= Olomana High & Intermediate School =

School in Hawaii, United States

Olomana High & Intermediate School part of Hawaii Department of Education, is an alternative-education school which offers classes for students in seventh grade through twelfth grade. Located at 42-471 Kalanianaole Highway Kailua, Hawaii 96734, United States, the school has about 250 students attending.

==History==
In Hawaii, the practice of youth incarceration dates back to the period of the Hawaiian monarchy. In 1864, on the island of Oahu, King Kamehameha V created the Keoneula Reformatory School for boys and girls in Kapalama, the first juvenile facility of its kind in the islands. In 1903, 75 of the boys were relocated to farmland in Waialeʻe (near Pūpūkea) on Oahu's North Shore. Then in succeeding decades various types of facilities and locales were used to house, train, and educate the youths. Finally in 1961 the boys’ and girls’ operations were combined to form the Hawaii Youth Correctional Facility (Hawaii Department of Human Services) now based in Kailua.
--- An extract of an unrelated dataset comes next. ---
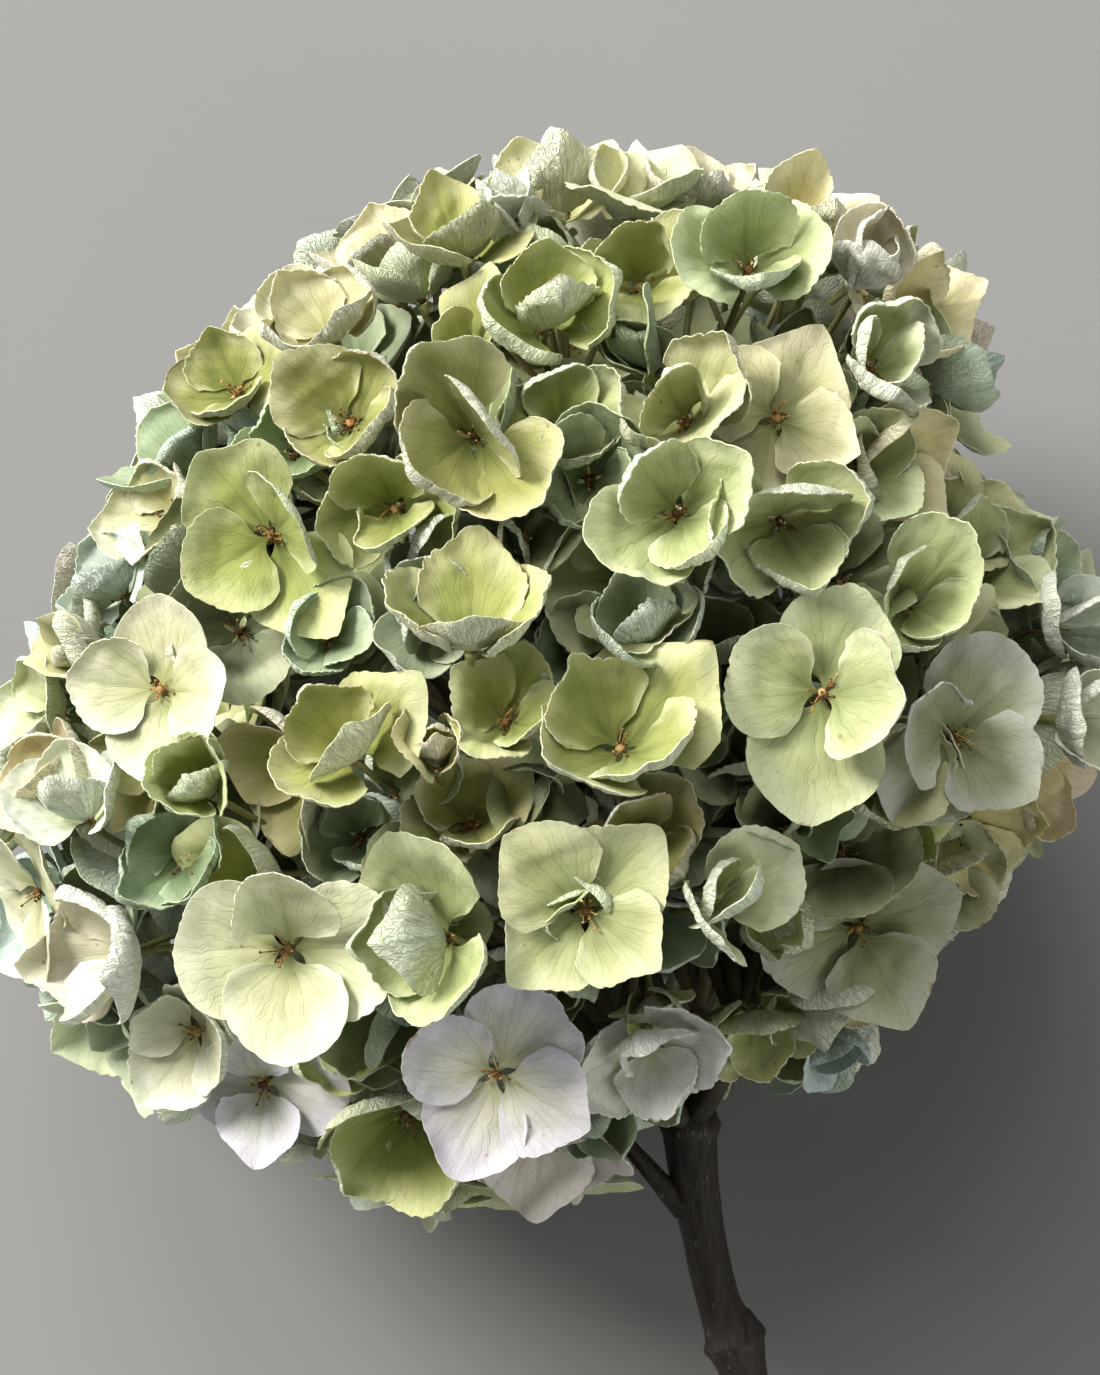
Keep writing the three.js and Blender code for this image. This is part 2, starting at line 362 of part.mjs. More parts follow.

The facility later experienced its own series of moves as it went from one agency’s headship to another. In 1987, the Legislature created a juvenile justice interdisciplinary committee to study and determine the appropriate placement of the youth corrections program. The committee report, made in January 1989, recommended that a youth services agency be created and attached to the Department of Human Services for administrative purposes.

==Service==
The school provides educational services for Hawaii Youth Correctional Facility, Secure Custody Facility, Ho’okipa Canoe House, Olomana Youth Center and Detention Home Facility (Olomana School). Olomana High & Intermediate School made Adequate Yearly Progress (AYP) in 2007. Under “No Child Left Behind,” a school makes AYP if it achieves the minimum levels of improvement determined by the state of Hawaii in terms of student performance and other accountability measures. With 31 full-time classroom teachers Olomana High & Intermediate School has 6 students for every full-time equivalent teacher. The Hawaii average is 16 students per full-time equivalent teacher.

==Accomplishments==
Olomana School is the first of its kind in the nation to participate in a Botball robotics tournament. Teams designed robots that would automatically tackle a series of tasks, including collecting balls and pineapples as well as clearing away lava debris. In 2007 the team captured three awards in regional competition at the Hawaii Convention Center.